> _EXERCISE OBJECTIVE_
Locate the line that contains "for number, umbrella" and the line that contains "obj.matrix_parent_inverse = Matrix.Identity(4)". Copy both of them exactly, together with every line between them, and no others.

(Data items)
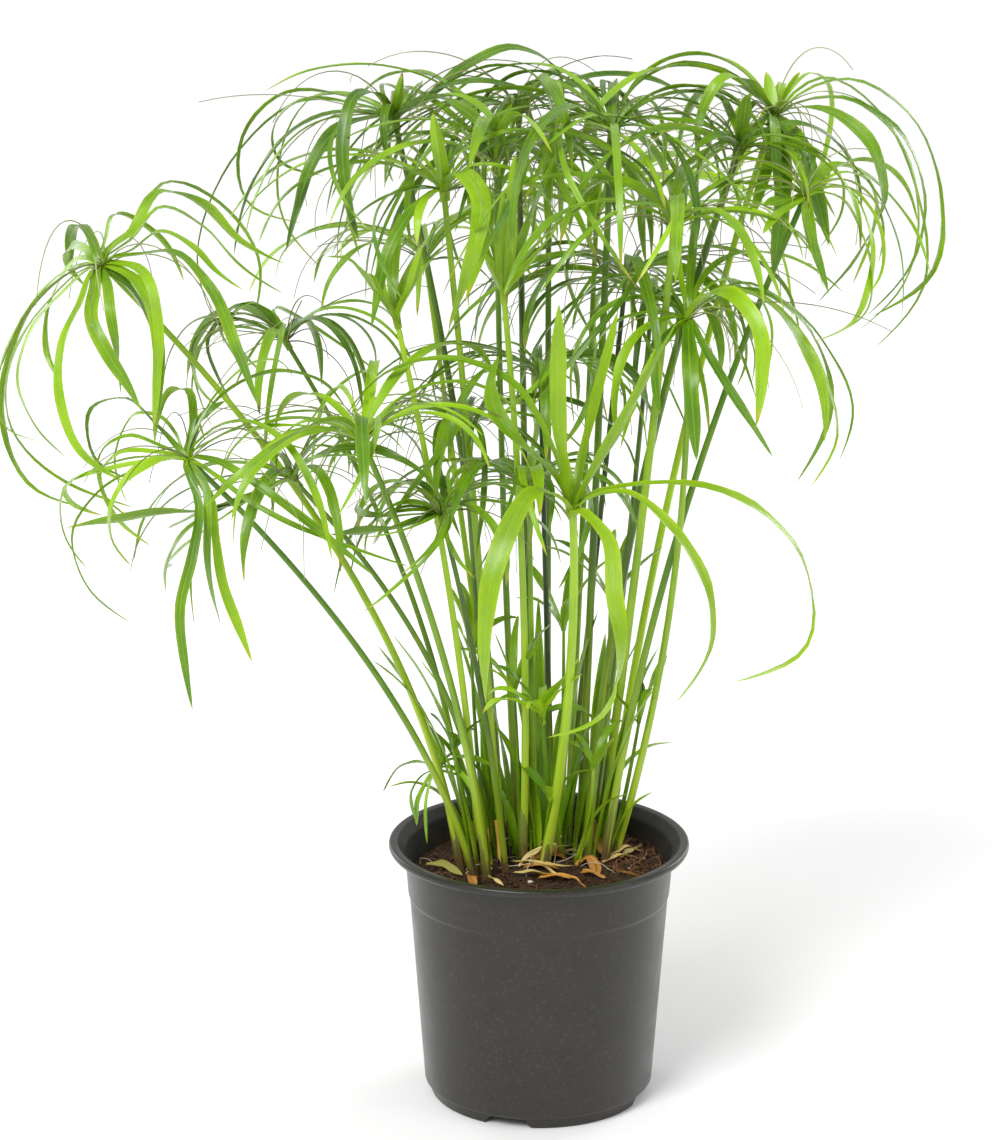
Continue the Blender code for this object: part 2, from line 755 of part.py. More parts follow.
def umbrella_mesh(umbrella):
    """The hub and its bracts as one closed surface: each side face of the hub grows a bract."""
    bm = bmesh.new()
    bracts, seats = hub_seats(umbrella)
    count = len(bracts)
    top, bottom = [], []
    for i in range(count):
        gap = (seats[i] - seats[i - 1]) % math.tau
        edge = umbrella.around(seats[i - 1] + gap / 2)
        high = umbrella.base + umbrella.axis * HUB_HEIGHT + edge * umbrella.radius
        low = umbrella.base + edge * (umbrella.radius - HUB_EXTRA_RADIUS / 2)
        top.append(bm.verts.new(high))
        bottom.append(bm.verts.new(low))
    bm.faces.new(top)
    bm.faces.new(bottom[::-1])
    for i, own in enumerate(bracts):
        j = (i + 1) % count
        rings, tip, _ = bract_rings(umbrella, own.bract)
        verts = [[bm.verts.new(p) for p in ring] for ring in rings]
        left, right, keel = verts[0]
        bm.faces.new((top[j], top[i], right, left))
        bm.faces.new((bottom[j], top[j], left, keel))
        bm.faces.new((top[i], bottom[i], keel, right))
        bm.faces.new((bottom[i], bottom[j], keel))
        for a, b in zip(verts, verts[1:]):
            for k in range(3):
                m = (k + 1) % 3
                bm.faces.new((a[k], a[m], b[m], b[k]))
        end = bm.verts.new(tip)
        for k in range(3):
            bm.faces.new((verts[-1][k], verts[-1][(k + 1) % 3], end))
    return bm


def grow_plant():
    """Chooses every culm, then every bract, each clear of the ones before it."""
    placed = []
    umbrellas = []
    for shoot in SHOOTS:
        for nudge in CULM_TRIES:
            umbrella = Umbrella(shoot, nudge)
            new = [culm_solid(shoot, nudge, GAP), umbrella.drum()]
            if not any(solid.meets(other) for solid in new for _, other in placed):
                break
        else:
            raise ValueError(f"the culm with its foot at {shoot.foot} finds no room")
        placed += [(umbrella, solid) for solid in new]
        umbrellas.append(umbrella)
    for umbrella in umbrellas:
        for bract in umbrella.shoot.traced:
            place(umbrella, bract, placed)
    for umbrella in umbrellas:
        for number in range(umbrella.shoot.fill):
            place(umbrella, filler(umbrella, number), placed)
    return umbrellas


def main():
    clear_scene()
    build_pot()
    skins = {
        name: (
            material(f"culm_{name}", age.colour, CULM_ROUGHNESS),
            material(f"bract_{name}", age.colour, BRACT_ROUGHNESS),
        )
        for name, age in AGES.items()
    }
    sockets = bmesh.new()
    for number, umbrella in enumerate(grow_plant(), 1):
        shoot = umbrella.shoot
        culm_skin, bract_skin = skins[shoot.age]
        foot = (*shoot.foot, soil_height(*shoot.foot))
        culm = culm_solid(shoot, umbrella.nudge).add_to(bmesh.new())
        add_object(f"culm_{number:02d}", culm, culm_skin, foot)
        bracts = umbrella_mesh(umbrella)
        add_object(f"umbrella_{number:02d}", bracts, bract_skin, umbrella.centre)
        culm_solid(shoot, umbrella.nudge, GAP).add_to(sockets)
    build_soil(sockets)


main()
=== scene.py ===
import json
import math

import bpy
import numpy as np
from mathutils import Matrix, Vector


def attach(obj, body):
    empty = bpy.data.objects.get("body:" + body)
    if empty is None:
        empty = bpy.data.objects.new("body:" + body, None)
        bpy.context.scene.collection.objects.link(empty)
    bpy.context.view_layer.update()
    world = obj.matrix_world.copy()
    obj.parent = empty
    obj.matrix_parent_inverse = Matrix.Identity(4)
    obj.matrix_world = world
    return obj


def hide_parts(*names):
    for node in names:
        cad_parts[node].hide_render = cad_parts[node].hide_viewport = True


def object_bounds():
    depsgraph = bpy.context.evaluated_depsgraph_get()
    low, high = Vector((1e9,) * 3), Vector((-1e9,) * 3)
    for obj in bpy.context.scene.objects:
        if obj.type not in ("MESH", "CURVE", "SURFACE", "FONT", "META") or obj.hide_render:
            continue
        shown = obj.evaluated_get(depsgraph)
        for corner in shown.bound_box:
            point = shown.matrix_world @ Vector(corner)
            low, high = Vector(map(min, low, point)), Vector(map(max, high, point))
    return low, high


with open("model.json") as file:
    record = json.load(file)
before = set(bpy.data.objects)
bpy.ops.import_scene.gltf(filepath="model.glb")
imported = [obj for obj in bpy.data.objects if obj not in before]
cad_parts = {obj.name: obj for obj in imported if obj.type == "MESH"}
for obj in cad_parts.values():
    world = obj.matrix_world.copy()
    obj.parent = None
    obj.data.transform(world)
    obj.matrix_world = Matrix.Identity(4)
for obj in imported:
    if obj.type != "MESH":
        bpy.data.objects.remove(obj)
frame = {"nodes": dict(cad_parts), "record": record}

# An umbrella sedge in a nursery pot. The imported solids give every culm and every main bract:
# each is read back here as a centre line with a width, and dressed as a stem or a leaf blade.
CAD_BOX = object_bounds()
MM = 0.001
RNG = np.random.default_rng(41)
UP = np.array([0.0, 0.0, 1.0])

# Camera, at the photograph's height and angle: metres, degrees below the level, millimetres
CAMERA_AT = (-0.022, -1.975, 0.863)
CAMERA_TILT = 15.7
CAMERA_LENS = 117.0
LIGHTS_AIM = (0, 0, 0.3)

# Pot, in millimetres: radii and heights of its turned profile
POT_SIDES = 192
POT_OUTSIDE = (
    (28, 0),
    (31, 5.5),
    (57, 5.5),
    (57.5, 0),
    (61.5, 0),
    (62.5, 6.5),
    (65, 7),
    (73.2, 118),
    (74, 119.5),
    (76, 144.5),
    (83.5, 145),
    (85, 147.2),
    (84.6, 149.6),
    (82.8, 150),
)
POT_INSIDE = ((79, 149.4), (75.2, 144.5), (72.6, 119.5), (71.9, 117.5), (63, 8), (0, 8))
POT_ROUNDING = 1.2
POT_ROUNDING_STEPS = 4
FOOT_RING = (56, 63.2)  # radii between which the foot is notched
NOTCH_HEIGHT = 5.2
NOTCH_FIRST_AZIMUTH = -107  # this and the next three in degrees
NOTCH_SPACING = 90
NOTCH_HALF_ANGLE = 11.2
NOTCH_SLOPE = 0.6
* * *
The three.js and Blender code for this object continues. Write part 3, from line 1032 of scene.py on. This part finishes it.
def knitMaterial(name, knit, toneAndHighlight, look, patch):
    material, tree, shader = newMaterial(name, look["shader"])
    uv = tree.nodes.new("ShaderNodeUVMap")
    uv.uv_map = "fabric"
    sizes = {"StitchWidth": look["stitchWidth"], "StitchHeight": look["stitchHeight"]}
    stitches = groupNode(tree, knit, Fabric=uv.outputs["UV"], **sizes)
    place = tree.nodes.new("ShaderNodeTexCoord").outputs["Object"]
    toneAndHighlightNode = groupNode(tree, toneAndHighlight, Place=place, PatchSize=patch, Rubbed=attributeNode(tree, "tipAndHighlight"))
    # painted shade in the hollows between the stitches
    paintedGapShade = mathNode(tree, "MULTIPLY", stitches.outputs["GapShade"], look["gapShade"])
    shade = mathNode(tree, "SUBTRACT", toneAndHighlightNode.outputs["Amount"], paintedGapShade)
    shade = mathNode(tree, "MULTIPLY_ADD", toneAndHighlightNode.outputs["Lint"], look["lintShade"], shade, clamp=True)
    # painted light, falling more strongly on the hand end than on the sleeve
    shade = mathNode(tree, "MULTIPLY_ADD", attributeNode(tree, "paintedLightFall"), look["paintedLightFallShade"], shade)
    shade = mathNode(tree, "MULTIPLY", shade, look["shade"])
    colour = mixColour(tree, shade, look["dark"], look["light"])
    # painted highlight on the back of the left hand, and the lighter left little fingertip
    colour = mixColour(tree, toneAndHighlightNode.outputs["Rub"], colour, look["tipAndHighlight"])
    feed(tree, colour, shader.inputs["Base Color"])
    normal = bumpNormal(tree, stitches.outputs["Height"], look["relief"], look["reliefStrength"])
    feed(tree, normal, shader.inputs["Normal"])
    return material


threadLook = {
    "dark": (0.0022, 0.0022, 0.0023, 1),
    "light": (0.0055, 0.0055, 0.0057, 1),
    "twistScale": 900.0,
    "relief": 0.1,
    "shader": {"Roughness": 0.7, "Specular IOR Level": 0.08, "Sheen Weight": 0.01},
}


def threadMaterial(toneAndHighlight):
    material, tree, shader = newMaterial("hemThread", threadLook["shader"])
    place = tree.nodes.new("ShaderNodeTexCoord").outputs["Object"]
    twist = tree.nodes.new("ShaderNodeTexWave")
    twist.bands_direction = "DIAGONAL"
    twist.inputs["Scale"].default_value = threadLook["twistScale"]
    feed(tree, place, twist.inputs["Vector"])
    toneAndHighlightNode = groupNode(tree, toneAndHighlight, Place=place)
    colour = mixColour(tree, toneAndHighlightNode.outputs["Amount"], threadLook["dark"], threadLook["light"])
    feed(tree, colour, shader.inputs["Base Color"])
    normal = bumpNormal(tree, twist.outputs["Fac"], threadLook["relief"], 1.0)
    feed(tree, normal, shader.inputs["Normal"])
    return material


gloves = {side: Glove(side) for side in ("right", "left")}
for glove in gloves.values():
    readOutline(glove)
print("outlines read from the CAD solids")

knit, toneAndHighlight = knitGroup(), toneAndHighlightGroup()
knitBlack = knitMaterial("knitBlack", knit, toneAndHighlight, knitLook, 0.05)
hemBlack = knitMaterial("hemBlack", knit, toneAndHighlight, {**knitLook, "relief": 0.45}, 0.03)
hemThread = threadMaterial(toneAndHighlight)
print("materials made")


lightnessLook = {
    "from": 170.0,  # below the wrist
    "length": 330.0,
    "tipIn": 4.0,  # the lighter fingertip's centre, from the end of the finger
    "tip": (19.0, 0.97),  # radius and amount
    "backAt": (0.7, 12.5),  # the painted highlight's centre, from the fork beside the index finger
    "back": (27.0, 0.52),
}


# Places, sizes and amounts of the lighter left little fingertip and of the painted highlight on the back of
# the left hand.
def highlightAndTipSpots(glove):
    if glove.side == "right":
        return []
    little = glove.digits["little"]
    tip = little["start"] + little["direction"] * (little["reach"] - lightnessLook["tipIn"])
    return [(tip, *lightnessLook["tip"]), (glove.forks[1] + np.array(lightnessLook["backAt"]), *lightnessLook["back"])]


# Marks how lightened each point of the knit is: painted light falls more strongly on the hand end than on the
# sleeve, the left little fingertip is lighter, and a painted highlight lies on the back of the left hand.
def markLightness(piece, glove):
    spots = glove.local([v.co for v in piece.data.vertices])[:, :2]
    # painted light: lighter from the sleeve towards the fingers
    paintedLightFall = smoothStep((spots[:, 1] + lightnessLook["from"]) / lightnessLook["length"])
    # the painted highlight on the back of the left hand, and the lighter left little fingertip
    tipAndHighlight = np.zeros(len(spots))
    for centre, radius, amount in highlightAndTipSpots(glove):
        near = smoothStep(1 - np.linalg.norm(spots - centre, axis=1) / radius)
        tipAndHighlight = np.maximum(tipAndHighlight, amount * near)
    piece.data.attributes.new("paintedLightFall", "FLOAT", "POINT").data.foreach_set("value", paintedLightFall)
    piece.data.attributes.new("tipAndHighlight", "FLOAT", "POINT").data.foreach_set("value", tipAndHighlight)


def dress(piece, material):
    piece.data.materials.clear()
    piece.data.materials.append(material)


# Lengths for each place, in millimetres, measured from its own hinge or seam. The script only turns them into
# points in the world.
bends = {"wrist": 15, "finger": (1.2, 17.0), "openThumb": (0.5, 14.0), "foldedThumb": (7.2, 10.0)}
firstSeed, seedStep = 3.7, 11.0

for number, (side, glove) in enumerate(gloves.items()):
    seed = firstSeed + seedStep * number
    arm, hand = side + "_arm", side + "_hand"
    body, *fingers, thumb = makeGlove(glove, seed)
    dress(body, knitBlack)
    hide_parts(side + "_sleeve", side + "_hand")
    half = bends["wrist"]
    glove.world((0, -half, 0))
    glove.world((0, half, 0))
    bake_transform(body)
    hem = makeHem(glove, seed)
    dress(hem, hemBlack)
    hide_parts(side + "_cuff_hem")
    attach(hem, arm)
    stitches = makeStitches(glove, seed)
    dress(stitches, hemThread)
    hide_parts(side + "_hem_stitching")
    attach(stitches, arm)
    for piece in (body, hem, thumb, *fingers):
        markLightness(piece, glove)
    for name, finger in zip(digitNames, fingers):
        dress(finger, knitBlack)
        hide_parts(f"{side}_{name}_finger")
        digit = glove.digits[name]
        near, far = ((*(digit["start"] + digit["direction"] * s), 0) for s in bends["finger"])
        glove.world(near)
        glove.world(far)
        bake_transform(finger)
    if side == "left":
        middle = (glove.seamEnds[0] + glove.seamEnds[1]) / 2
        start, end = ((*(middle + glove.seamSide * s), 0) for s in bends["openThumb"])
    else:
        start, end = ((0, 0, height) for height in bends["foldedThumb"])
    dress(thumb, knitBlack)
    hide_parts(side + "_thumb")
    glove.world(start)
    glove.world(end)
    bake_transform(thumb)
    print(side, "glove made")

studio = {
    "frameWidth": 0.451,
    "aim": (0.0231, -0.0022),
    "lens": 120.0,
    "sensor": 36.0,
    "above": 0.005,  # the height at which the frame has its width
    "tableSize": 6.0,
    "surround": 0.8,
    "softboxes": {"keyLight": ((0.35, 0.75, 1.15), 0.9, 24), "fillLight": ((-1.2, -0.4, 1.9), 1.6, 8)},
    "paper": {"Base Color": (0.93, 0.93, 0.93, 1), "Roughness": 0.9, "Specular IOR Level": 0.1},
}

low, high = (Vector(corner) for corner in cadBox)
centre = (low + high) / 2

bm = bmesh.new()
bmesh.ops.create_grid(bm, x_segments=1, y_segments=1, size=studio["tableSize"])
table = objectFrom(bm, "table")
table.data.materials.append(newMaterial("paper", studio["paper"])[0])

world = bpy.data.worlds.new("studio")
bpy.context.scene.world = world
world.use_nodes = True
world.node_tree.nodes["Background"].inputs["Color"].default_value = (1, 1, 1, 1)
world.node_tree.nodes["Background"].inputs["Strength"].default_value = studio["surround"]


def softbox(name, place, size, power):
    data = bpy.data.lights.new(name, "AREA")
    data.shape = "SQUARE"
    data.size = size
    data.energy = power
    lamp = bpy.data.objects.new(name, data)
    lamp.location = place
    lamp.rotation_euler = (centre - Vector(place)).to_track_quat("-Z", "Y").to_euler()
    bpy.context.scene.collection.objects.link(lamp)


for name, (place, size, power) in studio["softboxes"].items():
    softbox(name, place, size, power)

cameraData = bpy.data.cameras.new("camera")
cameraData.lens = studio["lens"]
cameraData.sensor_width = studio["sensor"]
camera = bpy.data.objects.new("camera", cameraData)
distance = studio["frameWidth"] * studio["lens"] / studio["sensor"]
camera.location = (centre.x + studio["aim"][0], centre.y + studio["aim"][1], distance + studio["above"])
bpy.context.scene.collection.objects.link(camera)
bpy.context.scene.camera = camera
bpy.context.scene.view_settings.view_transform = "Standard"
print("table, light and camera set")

> _SOLUTION FOR THIS PROBLEM_
    for number, umbrella in enumerate(grow_plant(), 1):
        shoot = umbrella.shoot
        culm_skin, bract_skin = skins[shoot.age]
        foot = (*shoot.foot, soil_height(*shoot.foot))
        culm = culm_solid(shoot, umbrella.nudge).add_to(bmesh.new())
        add_object(f"culm_{number:02d}", culm, culm_skin, foot)
        bracts = umbrella_mesh(umbrella)
        add_object(f"umbrella_{number:02d}", bracts, bract_skin, umbrella.centre)
        culm_solid(shoot, umbrella.nudge, GAP).add_to(sockets)
    build_soil(sockets)


main()
=== scene.py ===
import json
import math

import bpy
import numpy as np
from mathutils import Matrix, Vector


def attach(obj, body):
    empty = bpy.data.objects.get("body:" + body)
    if empty is None:
        empty = bpy.data.objects.new("body:" + body, None)
        bpy.context.scene.collection.objects.link(empty)
    bpy.context.view_layer.update()
    world = obj.matrix_world.copy()
    obj.parent = empty
    obj.matrix_parent_inverse = Matrix.Identity(4)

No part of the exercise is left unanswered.